Look at each line of the records and count those with "parts" in them. Please answer with the count alone.

■ **Records to use**
•••

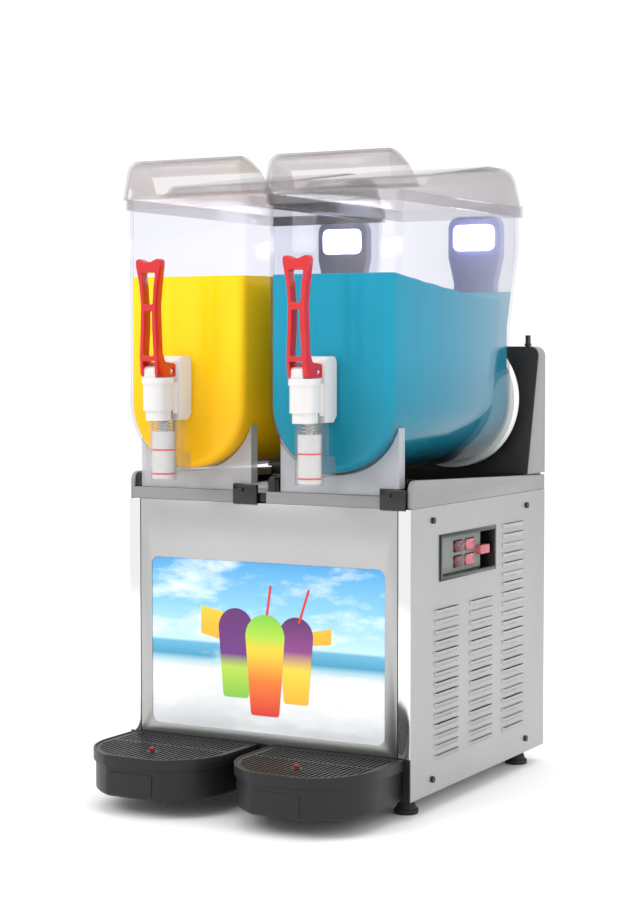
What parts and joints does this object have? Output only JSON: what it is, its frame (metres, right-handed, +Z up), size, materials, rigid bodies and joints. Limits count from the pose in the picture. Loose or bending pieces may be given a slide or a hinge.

•••

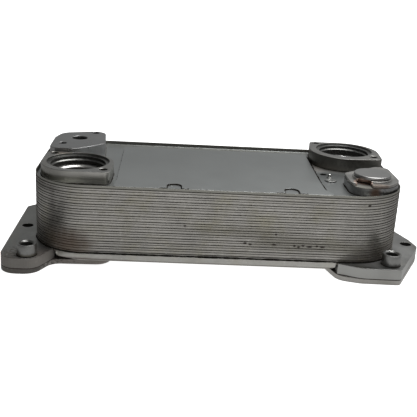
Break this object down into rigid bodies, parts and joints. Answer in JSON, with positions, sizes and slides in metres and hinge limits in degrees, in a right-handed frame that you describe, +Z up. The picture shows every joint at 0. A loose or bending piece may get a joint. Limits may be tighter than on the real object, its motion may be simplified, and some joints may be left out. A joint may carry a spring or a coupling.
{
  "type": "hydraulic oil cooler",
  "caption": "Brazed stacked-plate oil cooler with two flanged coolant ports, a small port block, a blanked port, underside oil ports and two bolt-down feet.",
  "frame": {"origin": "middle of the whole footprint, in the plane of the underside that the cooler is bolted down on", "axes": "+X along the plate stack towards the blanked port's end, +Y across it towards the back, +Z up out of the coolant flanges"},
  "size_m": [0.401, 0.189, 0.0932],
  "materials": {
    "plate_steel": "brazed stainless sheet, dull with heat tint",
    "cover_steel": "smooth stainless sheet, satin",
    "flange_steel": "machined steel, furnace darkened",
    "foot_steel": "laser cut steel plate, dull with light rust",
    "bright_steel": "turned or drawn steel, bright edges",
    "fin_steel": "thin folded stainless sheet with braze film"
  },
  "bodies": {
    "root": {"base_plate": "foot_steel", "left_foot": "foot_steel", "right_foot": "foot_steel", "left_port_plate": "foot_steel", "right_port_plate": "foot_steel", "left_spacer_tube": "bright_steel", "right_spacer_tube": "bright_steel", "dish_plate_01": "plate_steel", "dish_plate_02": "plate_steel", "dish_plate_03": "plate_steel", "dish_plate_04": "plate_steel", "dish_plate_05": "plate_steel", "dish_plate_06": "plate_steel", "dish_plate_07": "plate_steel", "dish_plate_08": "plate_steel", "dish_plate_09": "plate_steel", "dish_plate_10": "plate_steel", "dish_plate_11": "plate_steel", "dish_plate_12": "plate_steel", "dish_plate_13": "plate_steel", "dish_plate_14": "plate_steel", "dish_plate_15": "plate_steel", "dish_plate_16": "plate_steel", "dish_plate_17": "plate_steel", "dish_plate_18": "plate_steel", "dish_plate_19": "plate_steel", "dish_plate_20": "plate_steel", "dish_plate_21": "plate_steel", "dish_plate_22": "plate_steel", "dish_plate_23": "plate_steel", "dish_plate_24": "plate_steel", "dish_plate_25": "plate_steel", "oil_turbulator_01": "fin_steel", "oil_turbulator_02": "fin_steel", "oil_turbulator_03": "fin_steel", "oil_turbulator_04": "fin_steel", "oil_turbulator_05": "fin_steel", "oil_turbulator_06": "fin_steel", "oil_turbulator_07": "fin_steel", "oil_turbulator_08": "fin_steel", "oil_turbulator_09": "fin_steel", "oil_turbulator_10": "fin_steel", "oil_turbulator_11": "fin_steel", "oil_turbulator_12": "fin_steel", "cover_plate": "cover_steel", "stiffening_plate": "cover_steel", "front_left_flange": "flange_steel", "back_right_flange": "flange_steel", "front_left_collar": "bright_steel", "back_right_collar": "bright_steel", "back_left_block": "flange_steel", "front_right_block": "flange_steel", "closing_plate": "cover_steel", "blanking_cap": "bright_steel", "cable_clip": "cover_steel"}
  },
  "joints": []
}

•••

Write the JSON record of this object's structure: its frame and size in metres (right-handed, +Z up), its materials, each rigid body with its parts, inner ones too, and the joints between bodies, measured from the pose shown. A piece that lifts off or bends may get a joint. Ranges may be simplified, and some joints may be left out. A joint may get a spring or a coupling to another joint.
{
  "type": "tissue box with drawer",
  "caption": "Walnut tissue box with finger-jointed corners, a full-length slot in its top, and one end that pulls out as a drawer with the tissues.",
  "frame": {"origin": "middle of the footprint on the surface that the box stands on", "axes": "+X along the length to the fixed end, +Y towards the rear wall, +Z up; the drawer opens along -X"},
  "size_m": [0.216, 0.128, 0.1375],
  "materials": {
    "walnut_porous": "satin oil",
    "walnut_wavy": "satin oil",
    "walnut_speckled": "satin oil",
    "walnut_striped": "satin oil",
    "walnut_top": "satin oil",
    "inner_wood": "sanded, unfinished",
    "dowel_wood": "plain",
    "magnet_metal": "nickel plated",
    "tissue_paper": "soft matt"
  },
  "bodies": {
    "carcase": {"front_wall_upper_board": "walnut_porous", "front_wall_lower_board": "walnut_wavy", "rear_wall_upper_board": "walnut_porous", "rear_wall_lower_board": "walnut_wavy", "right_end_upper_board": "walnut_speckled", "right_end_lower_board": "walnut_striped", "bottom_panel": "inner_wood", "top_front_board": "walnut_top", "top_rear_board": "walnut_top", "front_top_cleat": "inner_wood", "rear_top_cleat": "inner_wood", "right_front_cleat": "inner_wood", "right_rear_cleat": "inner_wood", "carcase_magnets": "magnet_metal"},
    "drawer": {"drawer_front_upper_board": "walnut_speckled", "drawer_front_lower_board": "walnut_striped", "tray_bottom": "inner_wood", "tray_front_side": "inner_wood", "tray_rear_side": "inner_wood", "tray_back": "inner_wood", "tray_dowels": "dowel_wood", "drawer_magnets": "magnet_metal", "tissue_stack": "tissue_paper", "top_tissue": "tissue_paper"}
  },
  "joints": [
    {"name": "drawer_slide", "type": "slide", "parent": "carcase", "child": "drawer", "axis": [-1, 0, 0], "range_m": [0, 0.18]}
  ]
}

•••

■ **Result of this exercise**
3